● **SOURCE DATA**:
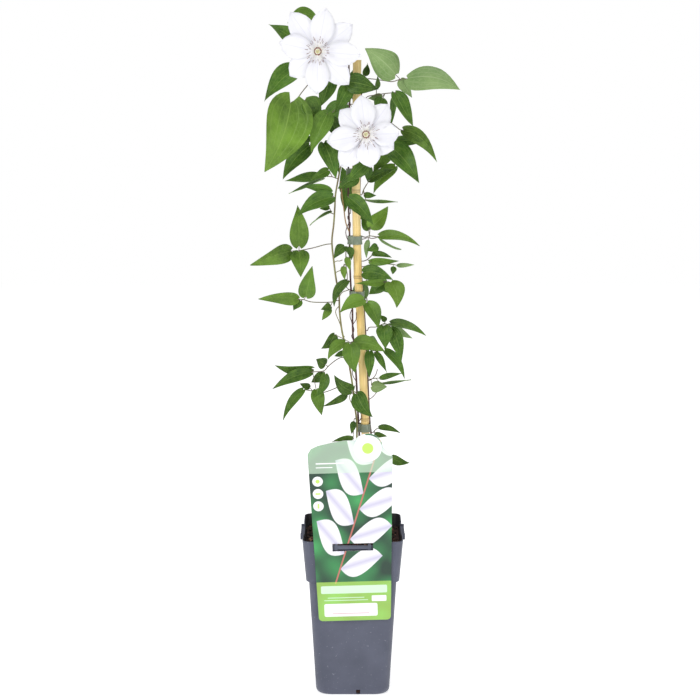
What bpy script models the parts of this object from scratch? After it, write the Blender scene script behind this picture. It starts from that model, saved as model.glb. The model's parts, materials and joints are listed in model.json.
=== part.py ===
"""Clematis in bloom, tied to a bamboo cane in a tall square nursery pot with a hanging label.

Metres, +Z up, front at -Y. The origin is the centre of the pot's underside.
"""
import math

import bmesh
import bpy
from mathutils import Matrix, Vector

MM = 0.001
CLEARANCE = 0.3 * MM
PLANT = "clematis_in_pot"

# The plant is set out as it is seen from in front: a place is (x, z) on the upright plane of the cane,
# seen from VIEWPOINT, and y, how far behind that plane it lies. All three are millimetres.
VIEWPOINT = Vector((-3.0, -1754.5, 718.0)) * MM

# Pot
POT_HEIGHT = 181.5 * MM
POT_WALL = 1.5 * MM
POT_FLOOR = 2.0 * MM
RIM_HALF = 55.0 * MM
COLLAR_FOOT_HALF = 51.0 * MM
COLLAR_HEIGHT = 47.5 * MM
BODY_TOP_HALF = 48.1 * MM
BASE_HALF = 41.0 * MM
POT_CORNER = 8.0 * MM
# The foot's rounding: how far in, the corners' radius, and the height
BASE_ROUNDING = (
    (2.5 * MM, 16.0 * MM, 0.0),
    (0.6 * MM, 13.0 * MM, 2.5 * MM),
    (0.0, 9.5 * MM, 8.0 * MM),
)
FLOOR_CORNER = 14.0 * MM
CORNER_STEPS = 3
NOTCH_WIDTH = 46.0 * MM
NOTCH_DEPTH = 4.0 * MM
RIB_LENGTH = 39.0 * MM
RIB_HEIGHT = 3.2 * MM
RIB_STAND = 3.0 * MM
RIB_TOP = POT_HEIGHT - NOTCH_DEPTH
LUG_WIDTH = 3.0 * MM
LUG_HEIGHT = 6.4 * MM
LUG_DROP = 1.2 * MM
LUG_PROUD = 0.2 * MM
NOTCH_PROUD = 0.8 * MM
DRAIN_WIDTH = 4.5 * MM
DRAIN_HEIGHT = 5.0 * MM
DRAIN_OFFSET = 6.0 * MM
DRAIN_REACH = 8.0 * MM

# Soil
SOIL_TOP = 168.0 * MM
SOIL_BUMP = 1.6 * MM
SOIL_RINGS = 5

# Label: measured from the middle of its window, across and up, in its own plane
LABEL_THICKNESS = 0.8 * MM
LABEL_TOP_HALF = 45.2 * MM
LABEL_FOOT_HALF = 39.4 * MM
LABEL_SHOULDER = 110.0 * MM
LABEL_FOOT = 85.5 * MM
LABEL_CORNER = 4.5 * MM
LABEL_CREST = ((-5.0 * MM, 121.0 * MM), (-34.0 * MM, 116.0 * MM))
LABEL_DISC = (19.1 * MM, 111.8 * MM)
LABEL_DISC_RADIUS = 16.4 * MM
LABEL_TURN = math.radians(1.66)
LABEL_LEAN = math.radians(4.0)
LABEL_FRONT = -56.2 * MM
WINDOW_HALF = 22.0 * MM

# Cane and stems
CANE_RADIUS = 4.6 * MM
CANE_ROUTE = (
    (19.5, 62, 0), (18.2, 150, 0), (17.7, 175, 0), (15.8, 240, 0), (14.6, 283, 0), (13.4, 305, 0),
    (11.4, 350, 0), (9.2, 400, 0), (7.7, 430, 0), (5.9, 458, 0), (5.4, 463, 0), (5.0, 468, 0),
    (4.5, 500, 0), (3.9, 530, 0), (3.6, 552, 0), (3.6, 556, 0), (3.6, 560, 0), (3.9, 620, 0),
    (4.4, 676, 0), (4.5, 694, 0),
)
CANE_NODE_HEIGHTS = (463, 556, 305)
CANE_SWELL = 1.1
CANE_BORE_RADIUS = 2.4 * MM
CANE_BORE_DEPTH = 12.0 * MM

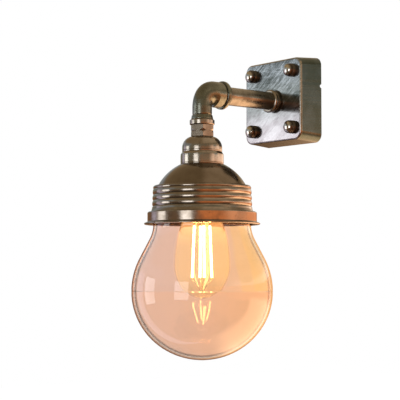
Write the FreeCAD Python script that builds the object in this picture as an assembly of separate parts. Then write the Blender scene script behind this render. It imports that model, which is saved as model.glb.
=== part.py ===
"""Industrial pipe wall light: a cast box on the wall, a short pipe arm, an elbow, a ribbed
gallery and a screw-in glass globe round a screw-in filament bulb.

Millimetres. The origin is on the wall, at the middle of the box. +Z is up, +Y points into the
wall, so the light stands out towards -Y. The lamp hangs on the drop axis, parallel to Z.
"""
import FreeCAD, Part
import math
import os

V = FreeCAD.Vector

# ---- driving dimensions ----------------------------------------------------------------------
# Fits
SEAT = 0.05                 # radial clearance of pieces that are screwed or pushed together
RUN = 0.3                   # gap between pieces that move on each other
PAST = 1.0                  # how far a cutting form runs past the face it opens

# Wall box, open towards the wall
PLATE_FRONT = 97.0          # side of the square front face
PLATE_DEPTH = 32.0
PLATE_DRAFT = 4.0           # degrees that each side leans out towards the wall
PLATE_CORNER_R = 10.0
PLATE_EDGE_R = 2.2
PLATE_WALL = 4.0
NOTCH_R = 2.2               # small notch in the right side, at the wall
NOTCH_Z = 15.7

# Bracket on the wall, inside the back of the box, with two holes for wall screws
BRACKET_T = 3.0
BRACKET_GAP = 1.0
BRACKET_HOLE_R = 22.0
WALL_HOLE_R = 2.6
WALL_HOLE_SPACING = 67.5

# Four domed screws through the box into the bracket
SCREW_SPACING = 67.5
SCREW_SHANK_R = 2.5
SCREW_HEAD_R = 4.6
SCREW_HEAD_H = 2.4
SCREW_HOLE_GAP = 0.25
SCREW_SHORT = 0.5           # the screw's tip stays this far inside the bracket, with a chamfer
POST_R = 7.0
WASHER_R = 7.8
WASHER_H = 4.5
WASHER_ROUND = 0.9
DOME_R = 7.6
DOME_H = 5.2
DOME_RIM = 0.8
DOME_SPIGOT_R = 1.4
DOME_SPIGOT_H = 1.6

# Arm
PIPE_R = 10.65
PIPE_BORE = 8.0
ARM_REACH = 109.2           # from the front of the box to the drop axis
PIPE_IN_ELBOW = 15.5
PIPE_TAIL = 1.5             # what stands out behind the back nut
BACKNUT_H = 5.0
BACKNUT_AF = 30.0
BACKNUT_CHAMFER = 1.2
COLLAR_BEAD_R = PIPE_R + 3.25
COLLAR_BEAD_W = 4.6
COLLAR_NECK_R = PIPE_R + 1.55
COLLAR_NECK_W = 2.4

# Elbow
ELBOW_BEND_R = 15.5
ELBOW_SECTIONS = 6          # circles that the bend's form is drawn through, less one
ELBOW_ARM_R = 15.0
ELBOW_LEG_R = 11.3
ELBOW_BORE = 5.5
ELBOW_RING_R = 16.6
ELBOW_RING_W = 5.5
ELBOW_REACH = 32.3          # drop axis to the end of the ring
RIM_TOP = 25.4              # below the arm's axis
RIM_H = 4.9
RIM_R_TOP = 11.9
RIM_R_END = 12.7
RIM_GROOVE = 0.7

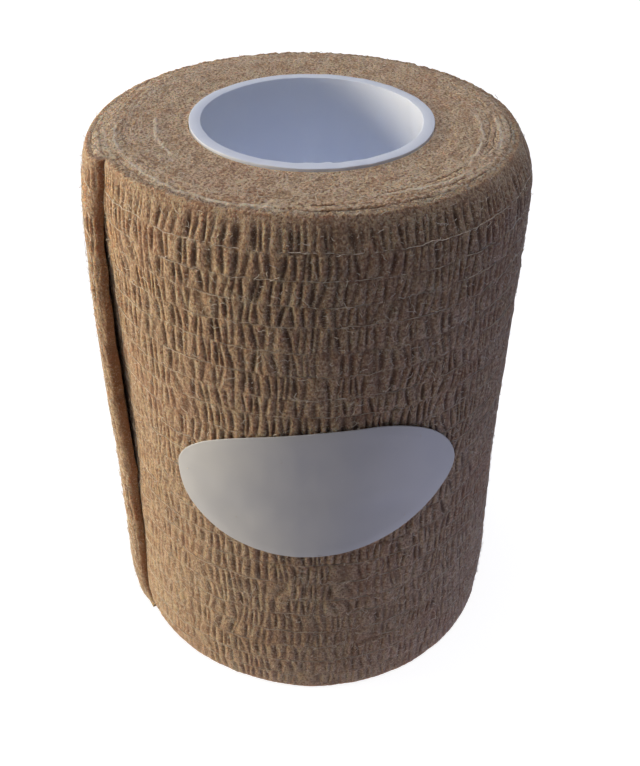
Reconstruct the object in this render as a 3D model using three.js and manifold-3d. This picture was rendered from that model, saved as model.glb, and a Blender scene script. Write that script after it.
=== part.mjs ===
// A cohesive bandage wound on a plastic core, standing on end. Millimetres, +Z up.
// The front is -Y. The last lap ends in a straight cut edge at the left, and a film label
// sits on the front. The origin is the middle of the whole roll's footprint, on the surface
// that it stands on.
import * as THREE from 'three';
import { mergeVertices } from 'three/addons/utils/BufferGeometryUtils.js';
import Module from 'manifold-3d';

const wasm = await Module();
wasm.setup();

// Driving dimensions
const bandageWidth = 75;
const coreOuterRadius = 14.75;
const coreWall = 1.4;
const coreProud = 0.25;
const coreEdgeRound = 0.35;
const outerStartRadius = 26.35;
const lapRise = 1.7;
const lapRiseExponent = 1.5;
const sheetThickness = 1.1;
const pieceGap = 0.3;
const labelThickness = 0.3;
const looseFoot = 0.3;
const looseTop = 73.4;

// Places around the roll, in degrees anticlockwise from +X as seen from above
const looseEdgeAzimuth = 205;
const looseSpan = 42;
const labelAzimuth = 271;
const labelHeight = 38.8;

// Fineness of the facets
const columns = 96;
const coreColumns = 60;
const looseColumns = 12;
const labelColumns = 24;
const labelRows = 10;

// Outline of the roll from the floor up: how far the side stands out beyond the spiral
const sideProfile = [
  { height: 0, out: 0.1 },
  { height: 0.4, out: 0.6 },
  { height: 1, out: 0.95 },
  { height: 3, out: 1.15 },
  { height: 15, out: 0.8 },
  { height: 35, out: 0.35 },
  { height: 51, out: 0.05 },
  { height: 57, out: 0.1 },
  { height: 61, out: 0.25 },
  { height: 65, out: 0.35 },
  { height: 68.5, out: 0.2 },
  { height: 71, out: -0.15 },
  { height: 72.8, out: -0.9 },
  { height: 74, out: -1.8 },
  { height: 74.7, out: -2.6 },
];

// Top face from the shoulder in to the core: the middle turns stand a little proud
const topProfile = [
  { radius: 23.2, height: 75 },
  { radius: 19, height: 74.9 },
  { radius: coreOuterRadius + pieceGap, height: 74.7 },
];

// How far the loose end stands off the roll along its cut edge, beyond the gap at its root
const looseLift = [
  { height: 0, lift: 0 },
  { height: 4, lift: 0.1 },
  { height: 14, lift: 0.4 },
  { height: 30, lift: 0.55 },
  { height: 44, lift: 0.7 },
  { height: 58, lift: 0.6 },
  { height: 68, lift: 0.35 },
  { height: 75, lift: 0 },
];

// Label outline: half width and the heights above and below its tips, as four quarter curves.
// lean is how far along the long direction the quarter meets the top or the bottom, and the
// two pulls are how strongly the curve keeps to the tip's and the crown's direction.
const labelHalfWidth = 18.4;
const labelQuarters = [
  { side: 1, rise: 9.9, lean: 4.4, tipPull: 0.32, crownPull: 0.67 },
  { side: -1, rise: 9.9, lean: 4.4, tipPull: 0.37, crownPull: 0.75 },
  { side: -1, rise: -10.8, lean: -1.8, tipPull: 0.6, crownPull: 0.62 },
  { side: 1, rise: -10.8, lean: -1.8, tipPull: 0.4, crownPull: 0.5 },
];

const colours = {
  bandage: 0xa38562,
  core: 0xe8e8ea,
  label: 0xe4e3e0,
};

function between(rows, at, from, to) {
  const last = rows.length - 1;
  if (at <= rows[0][from]) return rows[0][to];
  if (at >= rows[last][from]) return rows[last][to];
  const next = rows.findIndex((row) => row[from] > at);
  const low = rows[next - 1];
  const high = rows[next];
  const share = (at - low[from]) / (high[from] - low[from]);
  return low[to] + share * (high[to] - low[to]);
}

// The spiral: the radius of the last lap, by the angle in degrees that it has gone round
// since it left the cut edge above it
function lapRadius(turned) {
  return outerStartRadius + lapRise * (turned / 360) ** lapRiseExponent;
}

function placeOnRoll(turned, radius, height) {
  const angle = THREE.MathUtils.degToRad(looseEdgeAzimuth + turned);
  return new THREE.Vector3(radius * Math.cos(angle), radius * Math.sin(angle), height);
}

function material(name, roughness) {
  return new THREE.MeshStandardMaterial({ color: colours[name], roughness, metalness: 0 });
}

function named(name, geometry, finish) {
  const mesh = new THREE.Mesh(geometry, finish);
  mesh.name = name;
  return mesh;
}

// A closed solid from upright sections that go anticlockwise round the roll and share a
// number of points: sections[i][j] is point j of section i, anticlockwise in the section.
// A ring joins its last section to its first. An open band has an even number of points,
// up its outer side and down its inner side, and gets a strip of faces at either end.
function solidOfSections(sections, isRing) {
  const points = sections[0].length;
  const positions = sections.flat().flatMap((point) => point.toArray());
  const triangles = [];
  const spans = isRing ? sections.length : sections.length - 1;
  for (let i = 0; i < spans; i += 1) {
    const here = i * points;
    const next = ((i + 1) % sections.length) * points;
    for (let j = 0; j < points; j += 1) {
      const k = (j + 1) % points;
      triangles.push(here + j, next + j, next + k);
      triangles.push(here + j, next + k, here + k);
    }
  }
  const last = (sections.length - 1) * points;
  for (let j = 0; !isRing && j < points / 2 - 1; j += 1) {
    const inner = points - 1 - j;
    triangles.push(j, j + 1, inner);
    triangles.push(j + 1, inner - 1, inner);
    triangles.push(last + j, last + inner, last + j + 1);
    triangles.push(last + j + 1, last + inner, last + inner - 1);
  }
  const geometry = new THREE.BufferGeometry();
  geometry.setAttribute('position', new THREE.Float32BufferAttribute(positions, 3));
  geometry.setIndex(triangles);
  geometry.computeVertexNormals();
  return geometry;
}

// A flat block, thin along Z, whose points are moved by bend(x, y, z)
function bentBlock(width, height, thickness, across, up, bend) {
  const geometry = new THREE.BoxGeometry(width, height, thickness, across, up, 1);
  geometry.deleteAttribute('normal');
  geometry.deleteAttribute('uv');
  const merged = mergeVertices(geometry, 1e-4);
  const position = merged.getAttribute('position');
  for (let i = 0; i < position.count; i += 1) {
    const moved = bend(position.getX(i), position.getY(i), position.getZ(i));
    position.setXYZ(i, moved.x, moved.y, moved.z);
  }
  merged.computeVertexNormals();
  return merged;
}

function toSolid(geometry) {
  const bare = geometry.clone();
  bare.deleteAttribute('normal');
  bare.deleteAttribute('uv');
  const merged = mergeVertices(bare, 1e-4);
  const vertProperties = new Float32Array(merged.getAttribute('position').array);
  const triVerts = new Uint32Array(merged.index.array);
  return new wasm.Manifold(new wasm.Mesh({ numProp: 3, vertProperties, triVerts }));
}

function toGeometry(solid) {
  const { vertProperties, triVerts } = solid.getMesh();
  const geometry = new THREE.BufferGeometry();
  geometry.setAttribute('position', new THREE.Float32BufferAttribute(vertProperties, 3));
  geometry.setIndex(Array.from(triVerts));
  geometry.computeVertexNormals();
  return geometry;
}

// The winding core: a thin tube with softened rims
function makeCore() {
  const top = bandageWidth + coreProud;
  const inner = coreOuterRadius - coreWall;
  const round = coreEdgeRound;
  const outline = [
    new THREE.Vector2(inner, round),
    new THREE.Vector2(inner + round, 0),
    new THREE.Vector2(coreOuterRadius - round, 0),
    new THREE.Vector2(coreOuterRadius, round),
    new THREE.Vector2(coreOuterRadius, top - round),
    new THREE.Vector2(coreOuterRadius - round, top),
    new THREE.Vector2(inner + round, top),
    new THREE.Vector2(inner, top - round),
    new THREE.Vector2(inner, round),
  ];
  const tube = new THREE.LatheGeometry(outline, coreColumns);
  tube.rotateX(Math.PI / 2);
  return named('core_tube', tube, material('core', 0.45));
}

// One upright section of the wound bandage at an angle round the roll
function rollSection(turned, outerRadius) {
  const bore = coreOuterRadius + pieceGap;
  const section = [placeOnRoll(turned, bore, 0)];
  for (const { height, out } of sideProfile) {
    section.push(placeOnRoll(turned, outerRadius + out, height));
  }
  for (const { radius, height } of topProfile) {
    section.push(placeOnRoll(turned, radius, height));
  }
  return section;
}

// The wound bandage: its outline is the last lap's spiral, which drops to the lap below
// where the loose end lifts off, so that the loose end lies in the step
function makeRoll() {
  const rootTurned = 360 - looseSpan;
  const stepAngle = 0.3;
  const step = 360 / columns;
  const sections = [];
  for (let turned = 0; turned < rootTurned - step / 2; turned += step) {
    sections.push(rollSection(turned, lapRadius(turned)));
  }
  sections.push(rollSection(rootTurned, lapRadius(rootTurned)));
  sections.push(rollSection(rootTurned + stepAngle, outerStartRadius));
  for (let turned = rootTurned + step; turned < 360 - step / 2; turned += step) {
    sections.push(rollSection(turned, outerStartRadius));
  }
  return named('bandage_roll', solidOfSections(sections, true), material('bandage', 0.95));
}

// A point that stands off the roll's side, square to it over the shoulder
function standOff(turned, height, distance) {
  const reach = 0.4;
  const out = between(sideProfile, height, 'height', 'out');
  const above = between(sideProfile, height + reach, 'height', 'out');
  const below = between(sideProfile, height - reach, 'height', 'out');
  const tilt = Math.max(0, Math.atan2(below - above, 2 * reach));
  const radius = outerStartRadius + out + distance * Math.cos(tilt);
  return placeOnRoll(turned, radius, height + distance * Math.sin(tilt));
}

// The loose end: from its root beside the step it follows the spiral to the cut edge
function makeLooseEnd() {
  const rootGap = 1.1;
  const span = looseSpan - rootGap;
  const heights = [...sideProfile, ...looseLift]
    .map((row) => row.height)
    .filter((height) => height > looseFoot && height < looseTop)
    .concat([looseFoot, looseTop])
    .sort((a, b) => a - b);
  const rows = heights.filter((height, i) => height !== heights[i - 1]);
  const sections = [];
  for (let i = 0; i <= looseColumns; i += 1) {
    const share = i / looseColumns;
    const turned = 360 - span + span * share;
    const rise = share ** lapRiseExponent;
    const inner = rows.map((height) => {
      const lift = between(looseLift, height, 'height', 'lift') * rise;
      return standOff(turned, height, pieceGap + lift);
    });
    const outer = rows.map((height) => {
      const lift = between(looseLift, height, 'height', 'lift') * rise;
      return standOff(turned, height, pieceGap + lift + sheetThickness);
    });
    sections.push([...outer, ...inner.reverse()]);
  }
  return named('loose_end', solidOfSections(sections, false), material('bandage', 0.95));
}

// The label's outline, flattened: along the roll's curve and up
function labelOutline() {
  const shape = new THREE.Shape();
  const [right, topLeft, bottomLeft, bottomRight] = labelQuarters;
  const tip = (side) => new THREE.Vector2(side * labelHalfWidth, 0);
  const crown = (quarter) => new THREE.Vector2(quarter.lean, quarter.rise);
  const near = (quarter) => tip(quarter.side).setY(quarter.rise * quarter.tipPull);
  const far = (quarter) => {
    const reach = (tip(quarter.side).x - quarter.lean) * quarter.crownPull;
    return new THREE.Vector2(quarter.lean + reach, quarter.rise);
  };
  shape.moveTo(labelHalfWidth, 0);
  const curve = (first, second, end) => {
    shape.bezierCurveTo(first.x, first.y, second.x, second.y, end.x, end.y);
  };
  curve(near(right), far(right), crown(right));
  curve(far(topLeft), near(topLeft), tip(-1));
  curve(near(bottomLeft), far(bottomLeft), crown(bottomLeft));
  curve(far(bottomRight), near(bottomRight), tip(1));
  return shape;
}

// The label: a thin shell that follows the roll, cut to the outline by a prism seen from
// the front, whose outline is drawn narrower by as much as the shell curves away
function makeLabel() {
  const radius = lapRadius(labelAzimuth - looseEdgeAzimuth);
  const turnPerLength = 180 / (Math.PI * radius);
  const margin = 2;
  const blockWidth = 2 * (labelHalfWidth + margin);
  const blockHeight = 24;
  const middle = labelHeight - 0.5;
  const bend = (along, up, through) => {
    const turned = labelAzimuth - looseEdgeAzimuth + along * turnPerLength;
    const height = middle + up;
    const surface = lapRadius(turned) + between(sideProfile, height, 'height', 'out');
    return placeOnRoll(turned, surface + pieceGap + labelThickness / 2 + through, height);
  };
  const shell = bentBlock(blockWidth, blockHeight, labelThickness, labelColumns, labelRows, bend);
  const cutterDepth = 2 * outerStartRadius;
  const cutter = new THREE.ExtrudeGeometry(labelOutline(), {
    depth: cutterDepth,
    bevelEnabled: false,
    curveSegments: 12,
  });
  const position = cutter.getAttribute('position');
  for (let i = 0; i < position.count; i += 1) {
    const angle = position.getX(i) / radius;
    position.setX(i, radius * Math.sin(angle));
  }
  cutter.rotateX(Math.PI / 2);
  cutter.translate(0, 0, labelHeight);
  cutter.rotateZ(THREE.MathUtils.degToRad(labelAzimuth - 270));
  const patch = toSolid(shell).intersect(toSolid(cutter));
  return named('label', toGeometry(patch), material('label', 0.4));
}

const roll = new THREE.Group();
roll.add(makeCore(), makeRoll(), makeLooseEnd(), makeLabel());
const footprint = new THREE.Box3().setFromObject(roll);
const middle = footprint.getCenter(new THREE.Vector3());
roll.position.set(-middle.x, -middle.y, -footprint.min.z);

const model = new THREE.Group();
model.add(roll);

export default model;
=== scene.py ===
import math

import bpy
import numpy as np
from mathutils import Matrix, Vector


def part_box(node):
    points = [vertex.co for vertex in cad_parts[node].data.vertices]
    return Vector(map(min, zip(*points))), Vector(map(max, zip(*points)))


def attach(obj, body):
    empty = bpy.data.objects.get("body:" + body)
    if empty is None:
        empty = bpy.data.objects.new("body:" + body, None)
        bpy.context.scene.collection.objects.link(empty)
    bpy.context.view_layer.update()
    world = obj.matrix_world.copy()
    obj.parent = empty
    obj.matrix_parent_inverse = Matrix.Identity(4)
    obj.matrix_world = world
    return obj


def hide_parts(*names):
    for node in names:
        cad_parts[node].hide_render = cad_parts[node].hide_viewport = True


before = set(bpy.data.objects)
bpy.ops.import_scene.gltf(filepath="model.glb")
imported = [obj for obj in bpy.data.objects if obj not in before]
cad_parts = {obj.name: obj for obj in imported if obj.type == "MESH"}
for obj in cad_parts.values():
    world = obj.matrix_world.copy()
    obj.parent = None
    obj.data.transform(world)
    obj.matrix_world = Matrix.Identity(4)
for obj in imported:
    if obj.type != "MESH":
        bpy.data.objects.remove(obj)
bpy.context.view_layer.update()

# A roll of crepe bandage on a plastic core, standing on end, with a loose end and a label.
# Lengths are in millimetres from the roll's axis and the floor, until a mesh is made.
# Angles round the roll are in degrees anticlockwise from +X, and the front is -Y.
MM = 0.001

# The core and the width of the bandage, read from the frame
core_low, core_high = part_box("core_tube")
roll_low, roll_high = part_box("bandage_roll")
AXIS_X = (core_low.x + core_high.x) / 2 / MM
AXIS_Y = (core_low.y + core_high.y) / 2 / MM
CORE_RADIUS = (core_high.x - core_low.x) / 2 / MM
CORE_TOP = core_high.z / MM
BANDAGE_WIDTH = roll_high.z / MM
CORE_WALL = 1.4

# The spiral of the last lap, and the loose end that closes it
START_RADIUS = 26.35
LAP_RISE = 1.7
LAP_RISE_EXPONENT = 1.5
INNER_LAP_PITCH = 0.95
EDGE_AZIMUTH = 205
LOOSE_SPAN = 42
ROOT_TURNED = 360 - LOOSE_SPAN
CLOTH_THICKNESS = 2.05
MEAN_RADIUS = 27.0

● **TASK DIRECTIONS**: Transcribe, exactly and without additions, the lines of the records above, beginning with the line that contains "Write the FreeCAD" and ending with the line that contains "gallery and a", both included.

● **SOLUTION TO THIS PROBLEM**:
Write the FreeCAD Python script that builds the object in this picture as an assembly of separate parts. Then write the Blender scene script behind this render. It imports that model, which is saved as model.glb.
=== part.py ===
"""Industrial pipe wall light: a cast box on the wall, a short pipe arm, an elbow, a ribbed
gallery and a screw-in glass globe round a screw-in filament bulb.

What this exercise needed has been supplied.